At any rate, I futzed around for a long time trying to figure out how to create a brush in Adobe Illustrator that would answer my needs, allowing me to draw inky lines in a stochastic line style approximating physical media, but I quickly learned that no joy was to be had from that quarter. So I decided to go down to Dick Blick Art Materials to buy some paints, a roller, some India ink, and a crow quill pen. With some diligence exploring how to dig my quill into the paper in just the right ham-fisted way to get blobby lines (and some help colorizing from Adobe Illustrator), I ended up with the following.

My hipster PDA illustration for 43folders.

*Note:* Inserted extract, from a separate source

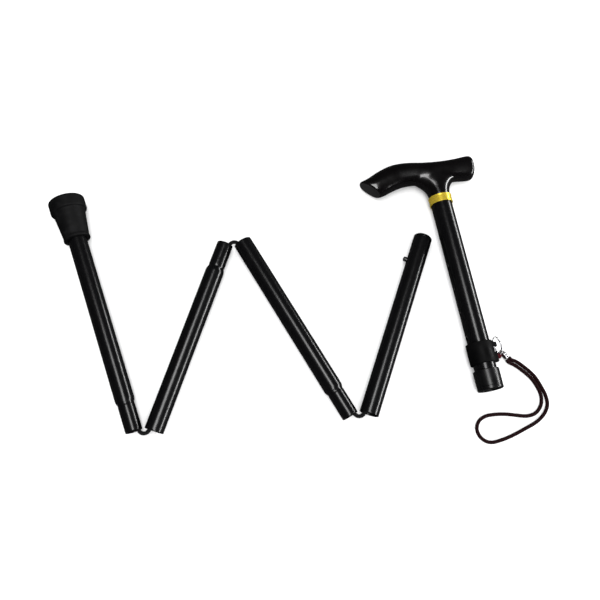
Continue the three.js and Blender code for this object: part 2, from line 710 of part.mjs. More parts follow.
buildLower();
buildMiddle("second", secondFrame, SECOND_LENGTH, lowerSide, secondSide);
buildMiddle("third", thirdFrame, THIRD_LENGTH, secondSide, thirdSide);
buildAdjust();
piece(section(thirdFrame), "cord_bridge_second", ELASTIC, cordBridge(secondSide, SECOND_FOLD));
piece(section(secondFrame), "cord_bridge_lower", ELASTIC, cordBridge(lowerSide, LOWER_FOLD));
const handleGroup = section(handleFrame);
buildHandle(handleGroup);
buildCollar(handleGroup);
buildStrap(handleGroup);

/** Moves everything so that the origin is on the floor, under the middle of all but the strap. */
function centreOnFloor() {
  const strap = ["wrist_strap", "strap_clasp", "strap_tail"];
  const box = new THREE.Box3();
  stick.updateMatrixWorld(true);
  stick.traverse((mesh) => {
    if (mesh.isMesh && !strap.includes(mesh.name)) box.expandByObject(mesh, true);
  });
  const middle = box.getCenter(new THREE.Vector3()).setZ(box.min.z);
  for (const group of stick.children) group.position.sub(middle);
}

centreOnFloor();

export default stick;
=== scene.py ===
"""The looks of a folding, height-adjustable walking stick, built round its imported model.

Every piece is modelled in its own section's frame, in millimetres, and placed in the model's frame, in
metres. In a section's frame +Z runs up the stick, +X to its right as it lies, and +Y down to the floor.
"""
import json
import logging
import math
from dataclasses import dataclass, field
from enum import Enum

import bpy
import numpy as np
from mathutils import Matrix, Vector


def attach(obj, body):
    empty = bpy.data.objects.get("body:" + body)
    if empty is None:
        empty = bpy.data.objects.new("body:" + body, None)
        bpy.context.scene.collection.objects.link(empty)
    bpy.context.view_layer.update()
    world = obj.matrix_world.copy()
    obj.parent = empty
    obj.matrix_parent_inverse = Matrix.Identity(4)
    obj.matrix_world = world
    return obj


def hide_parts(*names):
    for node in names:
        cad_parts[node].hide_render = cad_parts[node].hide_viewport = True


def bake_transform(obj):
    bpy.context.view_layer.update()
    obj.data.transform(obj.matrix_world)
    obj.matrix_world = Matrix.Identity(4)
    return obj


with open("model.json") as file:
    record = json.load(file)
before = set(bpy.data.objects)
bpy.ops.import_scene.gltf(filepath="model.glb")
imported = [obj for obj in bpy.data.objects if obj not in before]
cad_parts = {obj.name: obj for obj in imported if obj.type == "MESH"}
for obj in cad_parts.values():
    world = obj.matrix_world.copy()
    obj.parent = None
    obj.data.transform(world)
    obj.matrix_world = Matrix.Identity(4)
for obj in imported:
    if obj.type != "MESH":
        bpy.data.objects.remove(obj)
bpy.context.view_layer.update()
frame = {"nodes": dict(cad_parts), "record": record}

MM = 0.001
log = logging.getLogger("walking_stick")

Point = tuple[float, float, float]
Profile = list[tuple[float, float]]
Feed = float | tuple | bpy.types.NodeSocket


# ---- Where the sections lie ----


@dataclass(frozen=True)
class Placement:
    """A section's frame: where its foot is, and which way is up the stick and to its right."""

    origin: Vector
    up: Vector
    right: Vector

    def matrix(self) -> Matrix:
        """The matrix that takes millimetres in this frame to metres in the model's.

        Returns:
            The matrix.
        """
        down = self.up.cross(self.right)
        rows = zip(self.right * MM, down * MM, self.up * MM, self.origin)
        return Matrix([list(row) for row in rows]).to_4x4()

    def point(self, x: float, y: float, z: float) -> Vector:
        """A point of this frame, in metres in the model's frame."""
        return self.matrix() @ Vector((x, y, z))


@dataclass(frozen=True)
class Fold:
    """Where two sections hinge on their cord.

    It has a point of the hinge's axis, the direction from the mouth's centre to that point, the way up the
    section whose mouth it is, and the angle that the cord turns through.
    """

    pivot: Vector
    side: Vector
    up: Vector
    angle: float


class Layout:
    """The sections' frames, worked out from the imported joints.

    FOLD_OFFSET is how far a fold's axis is from the middle of the mouth, in metres.
    """

    FOLD_OFFSET = 10.0 * MM

    def __init__(self, record: dict) -> None:
        """Reads the joints and the foot's mount.

        Args:
            record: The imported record.
        """
        joints = {joint["name"]: joint for joint in record["behaviour"]["joints"]}
        axis = {name: Vector(joint["axis"]).normalized() for name, joint in joints.items()}
        right = axis["button_press"]
        adjust_up = Vector((-right.y, right.x, 0.0))
        ups = [adjust_up, axis["seat_third"], axis["seat_second"], axis["seat_lower"]]
        names = ("fold_third", "fold_second", "fold_lower")
        self.folds = {
            name: self._fold(joints[name], axis[name], up, next_up)
            for name, up, next_up in zip(names, ups, ups[1:])
        }
        self.adjust = self._section(self.folds["fold_third"], right)
        self.third = self._section(self.folds["fold_second"], self._level_right(ups[1]))
        self.second = self._section(self.folds["fold_lower"], self._level_right(ups[2]))
        foot = Vector(record["mounts"][0]["pos_m"])
        side = axis["fold_lower"].cross(ups[3]).normalized()
        self.lower = Placement(foot, ups[3], side)
        handle_up = -axis["height_slide"]
        self.handle = Placement(
            Vector(joints["collar_turn"]["pos_m"]), handle_up, self._level_right(handle_up)
        )

    @staticmethod
    def _level_right(up: Vector) -> Vector:
        """The direction to the right of a section that lies level."""
        return Vector((up.y, -up.x, 0.0)).normalized()

    @staticmethod
    def _fold(joint: dict, axis: Vector, up: Vector, next_up: Vector) -> Fold:
        """A fold from its joint and the headings of the sections that it joins."""
        side = axis.cross(up).normalized()
        return Fold(Vector(joint["pos_m"]), side, up, up.angle(next_up))

    def _section(self, fold: Fold, right: Vector) -> Placement:
        """The frame of the section whose mouth a fold is at."""
        return Placement(fold.pivot - fold.side * self.FOLD_OFFSET, fold.up, right)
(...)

I like the hand-made feel that resulted, with the drawback of course being that I actually had to hand-make it. This was messy, and incommodiously lacked an undo button when I made a line that didn't look like I wanted. I have always wished there were a day to do this digitally (I even went so far as trying, unsuccessfully, to commission someone on Elance to design a brush for Illustrator to achieve the effect), but vector brushes don't really lend themselves well to this kind of naturalistic drawing.

However, just recently, I was taking Deke McClelland's excellent and amazing comprehensive sixty-some-hour "One-on-one" course on Photoshop at Lynda.com. Towards the very end was a tutorial on the software's impressive brushing facilities, which cast my mind back to my failed attempts to simulate a crow quill using vectors in Illustrator. I wondered if I might not be able to revisit my old aspiration, this time using a raster approach. It turns out that my solution lay all this time in Photoshop rather than Illustrator.

Specimen

These are the brushes that I was able to come up with, rendered on top of an identical background shading layer, using my best (bad) approximation of a lightbulb drawing in the sort of representational style that tends to be used with this ink technique. (They have been downscaled somewhat to fit better in this space. The actual brushes render much more, and better, detail at 100%.)

Pen Library Specimen Sheet

My intent here is not necessarily to be comprehensive in creating all the sorts of blotty brushes a person might ever want, but rather to show how combining various preset options can yield results akin to this style, without ever having to dip a physical quill into an inkwell. If you'd care to know how they work so you can build on and extend what I've created, see here. Or if you just want to get on with the task of using the brushes, they can be downloaded directly below.

Download

Photoshop Blotty Crow Quill Ink Presets Library (.abr file)

You are welcome to use this library freely (in every sense). However, if do you make anything with it that you think came out well, I would love it if you would drop me a note to share the results. I would also be happy to share any such work on this page.

Tips for use

  • I find that working at 100% zoom with the default brush preset sizes works best and then downsampling the image slightly. This is how the lightbulb samples above were created (even though I had to take the downsampling further than I might have liked to preserve good detail).
  • Turn off the Tablet Pressure Controls Opacity override option in the brush tool options panel to get your lines to correspond to mine. Having it on will cause the ink to look translucent in spots, which may or may not be desirable to you, but I prefer the effect without opacity variation.
  • Brush with a stylus and tablet using variable pressure to lend the most natural hand-made appearance to your line.